I think that at the end of this, we're going to have our select few that just no matter what you do, they don't want it. It's just not part of who they are as an individual anymore. And we're going to have to succumb to the fact that that is part of the end game. We're going to have those individuals who are going to be like that, and … they're just going to have to move down the road because it's what they want.
So, there are going to be those people and I think we're looking at probably — I don't know — 40 of them or so. But, we'll see what happens. I think a big part of it is just being able to engage and let them feel safe with the fact that somebody's here for them. And, maybe we can drop that number to zero. Who knows? Only time will tell.
We are looking towards reunification into society with every single individual in here and if we can create that — absolutely fucking amazing. Sorry for the language. If we can't, we'll continue working with them and continuing to strive for success for every individual that remains in this camp.
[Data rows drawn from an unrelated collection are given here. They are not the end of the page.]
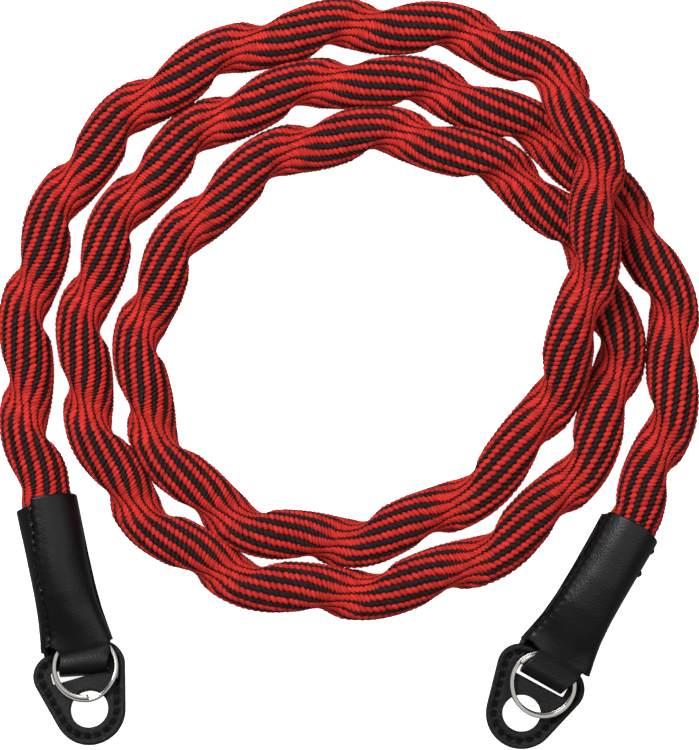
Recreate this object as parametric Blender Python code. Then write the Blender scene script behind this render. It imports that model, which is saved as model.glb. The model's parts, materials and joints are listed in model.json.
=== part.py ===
# Braided camera strap, laid down in almost three loose turns. The cord is pinched by one
# long winding groove. Each end has a leather sleeve whose tab holds a steel split ring and
# a leather ring guard. The strap lies on the plane z = 0.
import math

import bmesh
import bpy
import numpy as np
from mathutils import Matrix, Vector

MM = 0.001
GAP = 0.3 * MM

# Braided cord
LOBE_RADIUS = 6.0 * MM
GROOVE_DEPTH = 2.7 * MM
GROOVE_PITCH = 25.6 * MM
FIRST_CREASE = 11.5 * MM
CORD_SIDES = 10
CORD_TUCK = 24.0 * MM
CORD_NARROWING = 7.0 * MM

# Depth of the groove along one pitch at one side of the cord, as a share of GROOVE_DEPTH:
# a sharp crease, a short valley, then a slow swell up to the full lobe.
GROOVE_SHAPE = (
    # along, depth
    (0.05, 0.70),
    (0.15, 1.00),
    (0.25, 0.84),
    (0.35, 0.54),
    (0.45, 0.31),
    (0.55, 0.13),
    (0.65, 0.03),
    (0.75, 0.00),
    (0.85, 0.06),
    (0.95, 0.21),
)

# Route of the cord from the left sleeve to the right one, in turns that grow and shrink
# about one centre. Height counts cord thicknesses above the cord that lies on the floor,
# and lead is how far the groove runs ahead of an even pitch, as a share of that pitch.
COIL_CENTRE = Vector((-3.4, 16.5, 0.0)) * MM
ROUTE = (
    # turned (degrees), radius (mm), height, lead
    (206, 73.9, 0.00, 0.04),
    (194, 70.0, 0.00, 0.03),
    (174, 65.9, 0.00, 0.07),
    (154, 62.7, 0.00, 0.11),
    (134, 60.3, 0.00, 0.15),
    (114, 59.0, 0.00, 0.15),
    (94, 59.5, 0.00, 0.13),
    (76, 62.0, 0.00, 0.15),
    (62, 65.5, 0.06, 0.15),
    (50, 67.5, 0.36, 0.16),
    (40, 67.4, 0.78, 0.20),
    (30, 64.9, 0.97, 0.27),
    (18, 60.1, 1.01, 0.36),
    (6, 55.8, 0.97, 0.37),
    (-4, 53.8, 0.78, 0.33),
    (-13, 52.8, 0.36, 0.27),
    (-24, 52.4, 0.04, 0.21),
    (-40, 52.2, 0.00, 0.13),
    (-58, 52.1, 0.00, 0.04),
    (-76, 52.4, 0.00, 0.00),
    (-96, 53.1, 0.00, 0.00),
    (-116, 52.5, 0.00, 0.00),
    (-136, 50.3, 0.00, 0.00),
    (-156, 46.3, 0.00, 0.03),
    (-176, 41.3, 0.00, 0.08),
    (-196, 36.8, 0.00, 0.13),
    (-216, 34.1, 0.00, 0.13),
    (-236, 33.5, 0.00, 0.10),
    (-256, 34.3, 0.00, 0.08),
    (-276, 36.6, 0.02, 0.10),
    (-292, 39.0, 0.08, 0.09),
    (-308, 42.2, 0.20, 0.09),
    (-326, 47.8, 0.14, 0.09),
    (-346, 55.2, 0.00, 0.09),
    (-366, 62.3, 0.00, 0.09),
    (-386, 65.1, 0.00, 0.05),
    (-406, 65.4, 0.00, 0.00),
    (-426, 64.9, 0.00, -0.07),
    (-446, 64.5, 0.00, -0.14),
    (-466, 64.3, 0.00, -0.22),
    (-486, 63.4, 0.00, -0.22),
    (-506, 60.8, 0.00, -0.15),
    (-526, 56.9, 0.00, -0.09),
    (-546, 52.8, 0.00, -0.04),
    (-566, 49.5, 0.00, 0.00),
    (-586, 47.5, 0.00, 0.02),
    (-606, 46.8, 0.00, 0.03),
    (-626, 47.4, 0.00, 0.02),
    (-642, 49.3, 0.00, 0.00),
    (-656, 51.3, 0.00, 0.00),
    (-670, 54.4, 0.00, 0.00),
    (-686, 59.8, 0.00, 0.00),
    (-706, 67.9, 0.00, 0.03),
    (-724, 74.6, 0.00, 0.03),
    (-738, 77.6, 0.00, 0.00),
    (-748, 79.3, 0.00, -0.02),
)

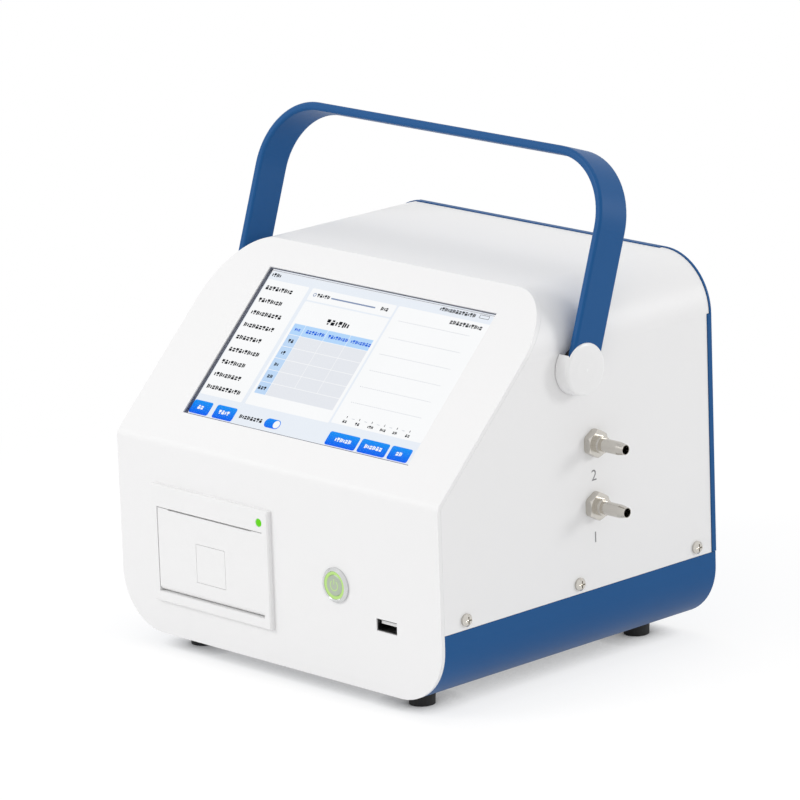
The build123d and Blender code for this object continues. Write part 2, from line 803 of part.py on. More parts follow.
def make_handle():
    """The bail: a flat band bent to a U, rounded along its edges, leaning back at rest."""
    inner_half = handle_half_w - band_t
    inner_top = handle_reach - band_t

    def arch(half, top, radius):
        outline = Rectangle(2 * half, 2 * top)
        corners = outline.vertices().group_by(Axis.Y)[-1]
        outline = fillet(corners, radius)
        return extrude(Plane.XZ * outline, amount=band_w / 2, both=True)

    band = arch(handle_half_w, handle_reach, handle_r) - arch(inner_half, inner_top, handle_r - band_t)
    ends = block(everywhere, everywhere, (-2 * body_h, 0))
    band -= ends
    for side in (-1, 1):
        pad = sorted((side * handle_half_w, side * inner_half))
        eye = rod(band_w / 2, (pad[0], 0, 0), (pad[1], 0, 0))
        band += eye & ends
    band = fillet(band.edges().filter_by(lambda edge: on_band_edge(edge)), band_edge_r)
    band -= rod(pivot_r + running, (-handle_half_w - 1, 0, 0), (handle_half_w + 1, 0, 0))
    for side in (-1, 1):
        start = side * (handle_half_w - pivot_recess)
        band -= rod(pivot_head_r + 0.4, (start, 0, 0), (start + side * 3, 0, 0))
    return at_hub(band)


def on_band_edge(edge):
    """True for the edges along the band's two flanks."""
    middle = edge @ 0.5
    return abs(abs(middle.Y) - band_w / 2) < 0.1 or middle.Z < -0.1


def at_hub(shape):
    """Bring a shape drawn upright about the origin to the hub line, leaning back."""
    return Pos(0, hub_y, hub_z) * Rot(-handle_tilt, 0, 0) * shape


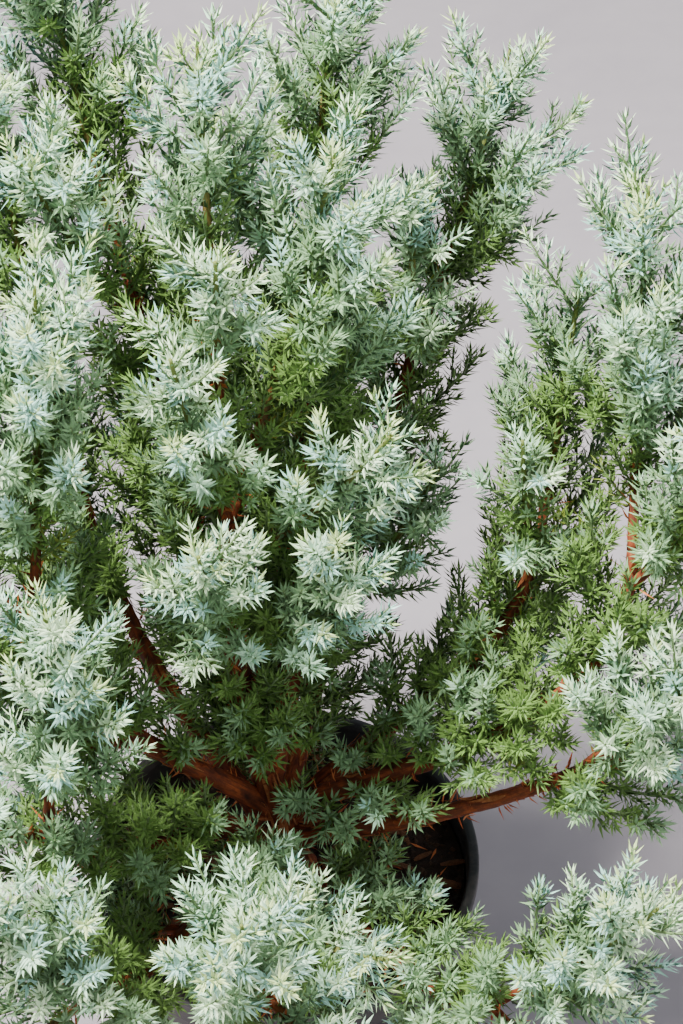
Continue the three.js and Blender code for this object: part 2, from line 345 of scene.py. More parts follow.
@dataclass
class Shoot:
    """A stem, shoot or twig. age: how old its own tip is, as millimetres of growth behind a young tip.
    cover: how much older and darker its colour is for the growth over it, partly as painted shade."""

    curve: Curve
    length: float
    points: np.ndarray
    bare: float = 0
    age: float = 0
    girths: tuple = (0.6, 0.35)
    cover: float = 0


def draws(seed):
    """Seeded draws from 0 to 1, the same as the solids were made with."""
    whole = 0xFFFFFFFF
    state = seed
    while True:
        state = (state + 0x6D2B79F5) & whole
        bits = ((state ^ (state >> 15)) * (1 | state)) & whole
        bits = ((bits + (bits ^ (bits >> 7)) * (61 | bits)) & whole) ^ bits
        yield (bits ^ (bits >> 14)) / 2**32


def trunk_curve():
    foot = np.array([0, 0, COMPOST_TOP + CLEAR])
    return Curve(foot, foot + UP * TRUNK_HEIGHT / 2, (*TRUNK_LEAN, COMPOST_TOP + TRUNK_HEIGHT))


def trunk_radius(share):
    flare = (TRUNK_FLARE - TRUNK_FOOT) * np.exp(-share * TRUNK_HEIGHT / TRUNK_FLARE_FALL)
    return mix(TRUNK_FOOT, TRUNK_TIP, share) + flare


def limb_of(name, trunk):
    parting, leave, (azimuth, reach, rise), face, _, _ = BOUGHS[name]
    if parting >= TRUNK_HEIGHT:
        first = trunk.way(1)
        start = trunk.at(1) + first * CLEAR
    else:
        first = heading(*leave)
        start = trunk.at(parting / TRUNK_HEIGHT)
    end = heading(azimuth, 0) * reach + UP * (COMPOST_TOP + rise)
    span = np.linalg.norm(end - start)
    hold = start + first * span * LIMB_HOLD
    ease = end - heading(*face) * span * LIMB_EASE
    curve = Curve(start, hold, ease, end)
    return Limb(name, curve, curve.stops(LIMB_POINTS))


def gaps(points, others):
    """Distance from each point to the nearest of the others."""
    return np.linalg.norm(points[:, None] - others[None], axis=2).min(axis=1)


def mass_at(name, limb, curve, length):
    return Mass(name, limb, curve, length, curve.stops(STEM_POINTS))


def plume_of(limb):
    plume = BOUGHS[limb.name][4]
    way = limb.curve.way(1)
    foot = limb.curve.at(1) + way * CLEAR
    return mass_at(f"{limb.name}_tip", limb, bowed(foot, way, plume, PLUME_UP), plume)


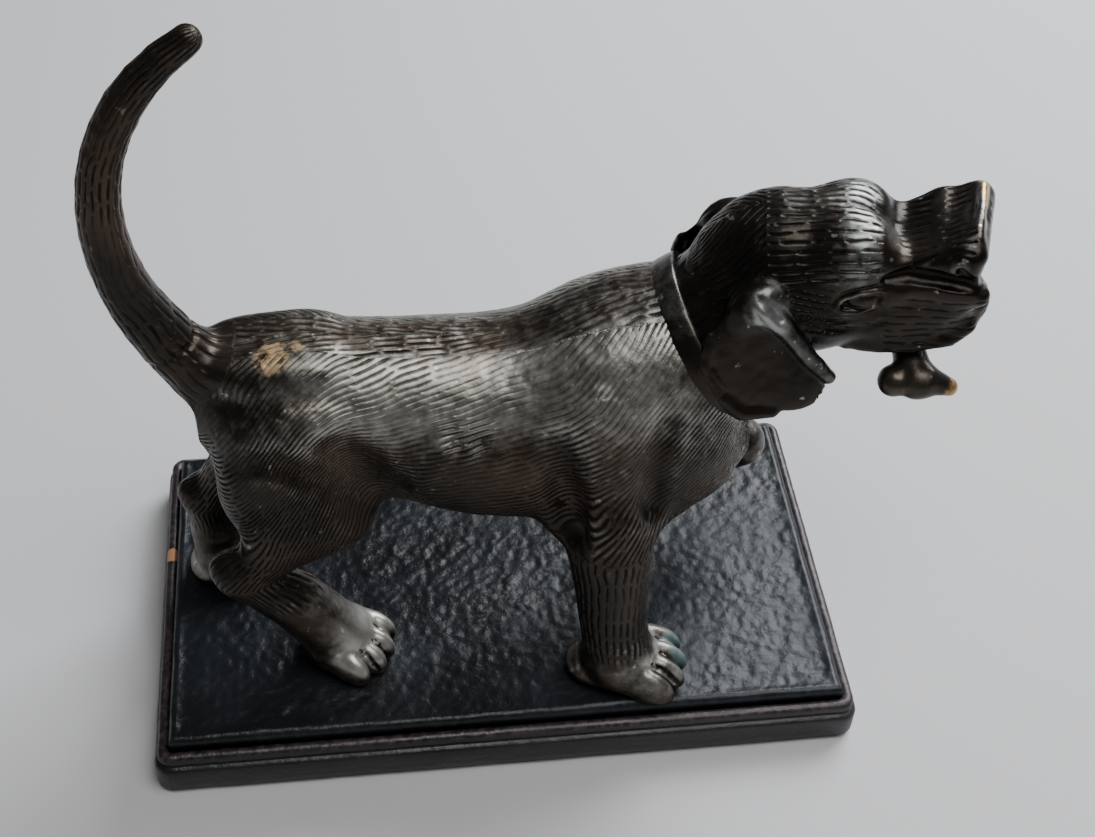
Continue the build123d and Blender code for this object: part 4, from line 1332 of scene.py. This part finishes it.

RANGE: What are your overall thoughts on how this camp and community has evolved?
TM: From the beginning when this place was nothing but 55 people trying to prove a point to what it turned into over summer and the violent acts and the renegades and nobody having laws and being a lawless community — to where it is now, where there's reform, there's fences, check-ins, badges, we're dwindling to the end of it. It's definitely been an interesting concept to watch from the beginning to the end and seeing how it's turned out.
I don't hold any regrets for anything that's happened because it's been a learning process.
I think as long as we remember that when we work together, there's nothing that Spokane can't do. I don't think we'll ever do away with homelessness in its entirety ever, because you're always going to have somebody who falls into homelessness. But we can manage it.